Example: You send voltage of 2 or -2 on a wire to denote 1 or 0. Let $X$ = voltage sent and let $R$ = voltage received. $R = X + Y$, where $Y \sim \mathcal{N}(0, 1)$ is noise. When decoding, if $R \geq 0.5$ we interpret the voltage as 1, else 0. What is $P(\text{error after decoding}|\text{original bit} = 1)$? \begin{align*} P(X + Y < 0.5) &= P(2 + Y < 0.5) \\ &= P(Y < -1.5) \\ &= \Phi(-1.5) \\ &\approx 0.0668 \end{align*}

Example: The 67% rule of a normal within one standard deviation. What is the probability that a normal variable $X \sim \N(\mu, \sigma)$ has a value within one standard deviation of its mean?
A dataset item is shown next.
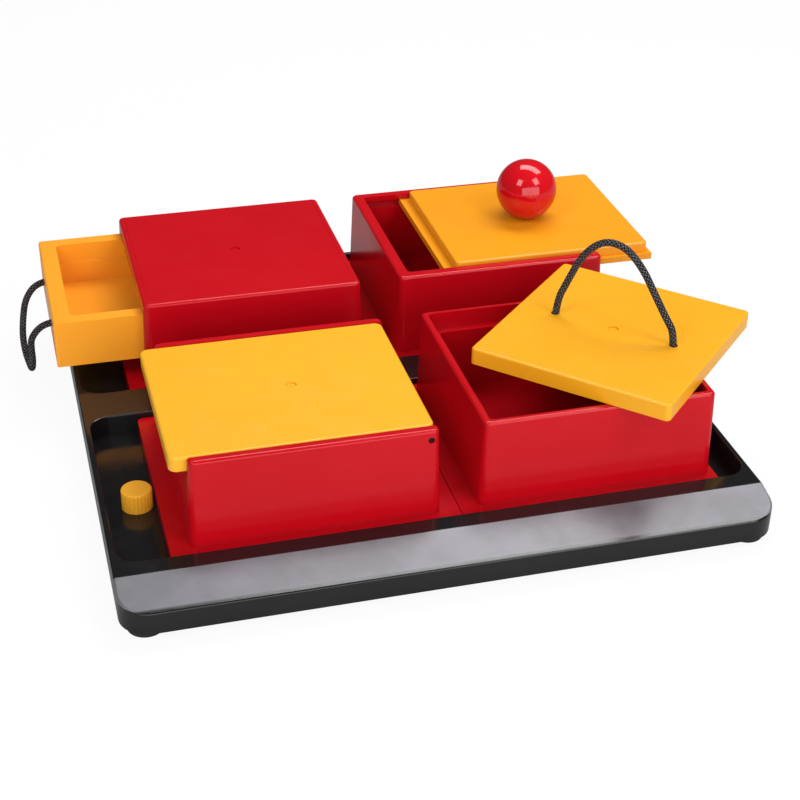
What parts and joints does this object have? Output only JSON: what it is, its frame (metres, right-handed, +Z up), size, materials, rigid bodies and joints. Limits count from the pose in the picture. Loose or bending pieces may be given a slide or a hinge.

$$ \begin{align} \p(\text{Within one }\sigma \text{ of } \mu) &= \p(\mu - \sigma < X < \mu + \sigma) \\ &= \p(X < \mu + \sigma) - \p(X < \mu - \sigma) && \text{Prob of a range} \\ &= \Phi\Big(\frac{(\mu + \sigma)-\mu}{\sigma}\Big) - \Phi\Big(\frac{(\mu - \sigma)-\mu}{\sigma}\Big) && \text{CDF of Normal} \\ &= \Phi\Big(\frac{\sigma}{\sigma}\Big) - \Phi\Big(\frac{- \sigma}{\sigma}\Big) && \text{Cancel $\mu$s} \\ &= \Phi(1) - \Phi(-1) && \text{Cancel $\sigma$s} \\ &\approx 0.8413 - 0.1587 \approx 0.683 && \text{Plug into $\Phi$} \end{align} $$ We made no assumption about the value of $\mu$ or the value of $\sigma$ so this will apply to every single normal random variable. Since it uses the Normal CDF this doesn't apply to other types of random variables.